The Prognostic Significance of EIF3C Gene during the Tumorigenesis of Prostate Cancer
Published in Cancer Investigation, 2019
Jianxin Hu, Heng Luo, Yuangao Xu, Guangheng Luo, Shuxiong Xu, Jianguo Zhu, Dalong Song, Zhaolin Sun, Youlin Kuang
Protein translation is a critical process throughout the lifetime of cells. This process consists of three steps: initiation, elongation, and termination. It is shown that eukaryotic initiation factor 3 (eIF3) is required for initiation of protein translation and acts as a docking site for the formation of 43S preinitiation complex (PIC) which is consisted of Met-tRNAiMet, eIF2, and 40S ribosomal subunit (7, 8). Then with the help of eIF4F, eIF4B, and PABP, eIF3 promotes the interaction of 43S PIC with the 5-terminal of capped mRNA followed by formation of 48S PIC. In 48S PIC, eIF3 facilitates the AUG recognition on mRNA (9). EIF3C, composed of 913 amino acids, is one of the 13 subunits of eIF3 factor. EIF3C is highly conserved in evolution and constitutes the function core of eIF3 with other five subunits (10). EIF3C plays a very important role during development and homeostasis. For example, decreased EIF3C disrupted the AUG recognition of 48S PIC and resulted in inefficiency of translation (7). The mice phenotype extra-toes spotting could be attributed to mutations in EIF3C (11). EIF3C gene is located on chromosome 16p11.2, which is an unstable region in the genome. Overexpression of EIF3C gene was reported to be associated with many types of cancers (12).
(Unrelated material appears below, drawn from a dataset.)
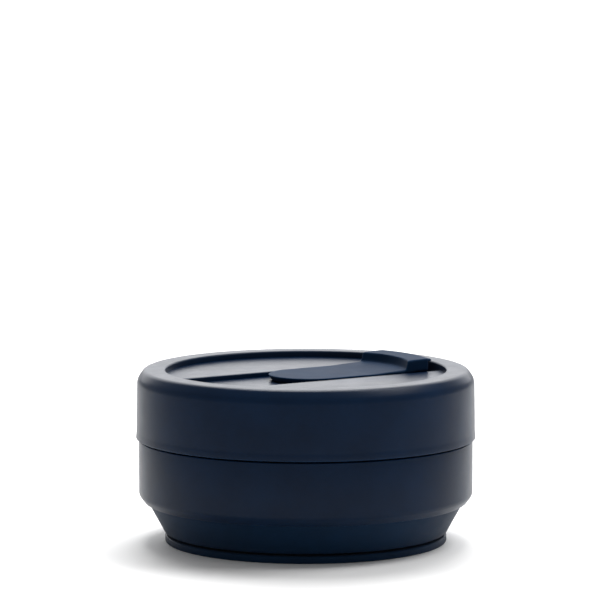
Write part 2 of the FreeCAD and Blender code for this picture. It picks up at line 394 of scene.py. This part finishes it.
outer_face = along_fold(0)
inner_face = along_fold(FOLD_WALL)
fold_section = (
    [(cone_foot - FOLD_EDGE, cone_bottom + 1.3 * MM), (cone_foot - FOLD_EDGE, cone_bottom + 0.5 * MM)]
    + [(fold_outer - FOLD_WALL, low - 0.1 * MM)]
    + inner_face
    + [(fold_top_radius - FOLD_WALL, high + 0.2 * MM), (base_top_radius - WEB_OVERLAP, high - 0.05 * MM)]
    + [(base_top_radius - WEB_OVERLAP, high + WEB), (fold_top_radius, high + WEB)]
    + outer_face[::-1]
    + [(fold_outer, low + WEB)]
)
fold = pull_rings("cup_middle_tier", fold_section)
only(fold)
bpy.ops.object.shade_smooth_by_angle(angle=math.radians(40))
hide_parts("cup_fold_wall")
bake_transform(fold)
print("cup_middle_tier triangles", triangles(fold), "rings", FOLD_RINGS)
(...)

For example, high expression of EIF3C showed adverse effects on tumor suppressor neurofibromatosis 2(NF2) and induced cancer cell proliferation (13). Forced expression of EIF3C promoted proliferation of glioma cells (14, 15). In contrast, knockdown of EIF3C reduced the survival of colon cancer cells by inhibiting the proliferation and colony formation of tumor cells (16). EIF3C was also found to be critical for survival of MCF-7, B16F10, and HeLa cells (17). However, there is no study about the role of EIF3C in PCa.